Norway can be looked up to as an admirable example of how to improve prisons. A few prominent examples include placing low level offenders in open prisons where there is only one person per cell, funding all prisons to offer programmes of education, mental health and drug treatment, and placing emphasis on helping offenders reintegrate into society again through providing services that help with housing and employment. Consequently, Norway has one of the lowest recidivism rates in the world, of 20%, and enjoys increased economic benefits as less money is being funnelled into the justice system, and as increased employment results in higher taxes paid. Norway views prisons as an opportunity to improve society by helping offenders, rather than ostracising them, and regards the loss of freedom as punishment enough for certain crimes.
However they are not the only example of this, as several other countries have their own forms of rehabilitation that have also proven effective.
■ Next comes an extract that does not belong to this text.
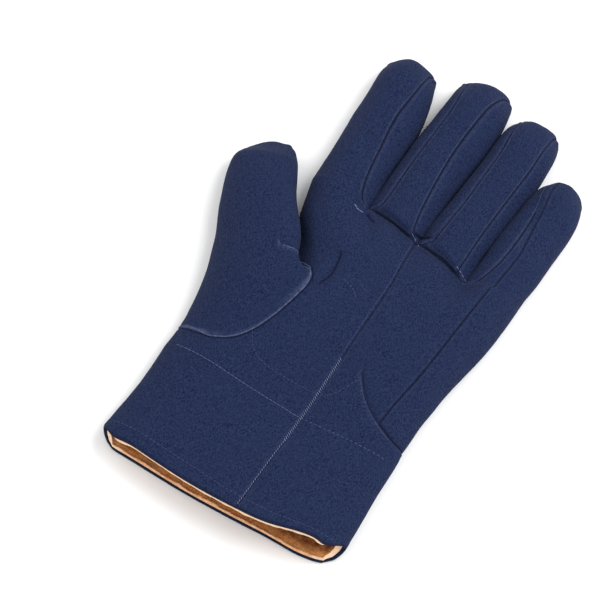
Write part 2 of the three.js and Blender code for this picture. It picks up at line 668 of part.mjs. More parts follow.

For example; female prisoners in Ethiopia are offered classes in literacy and sustainable skills, and offered loans to start developing business ideas while in prison, allowing them to earn an income; Uruguay’s national rehabilitation center provides classes in learning new trades and skills, resulting in a recidivism rate of just 10 – 12 %, and Brazil and Italy have introduced initiatives where prisoners can reduce their sentence by a few days for every book they read, which helps encourage reading and increases literacy rates.
These are just a few of the many possible programmes that could be adopted by the US and used alongside the current forms of rehabilitation already in place, in order to achieve as low a reoffending rate and economic advantages as seen in several other countries. Advocating for this stance is not to advocate against the detainment of dangerous individuals, but to support an argument substantiated by research and evidence from other countries, that calls for the need to provide opportunity to offenders, especially those nonviolent, to reflect and improve on their choices and behaviour.
The problem of injustices within the US justice system has never been more prevalent and paramount than now; the system has unfortunately failed countless people, in even further ways not covered by this article, and what is desperately needed is change within all its branches. The people do not benefit from mass incarceration and ineffective rehabilitation but do benefit from reduced funds going into the detainment of individuals, and more going to helping its citizens and the economy. However there is an unprecedented increase in support of criminal justice reform, with activists, lawyers and organisations fighting for more effective and humane prison practices.
But if we do not address the core of a problem then we are only preventing further issues, rather than solving them; so in order to create enduring tangible change, US legislators need to reform both the system and the laws that contribute to mass incarceration, and break the fated cycle of punishment, resentment and recidivism.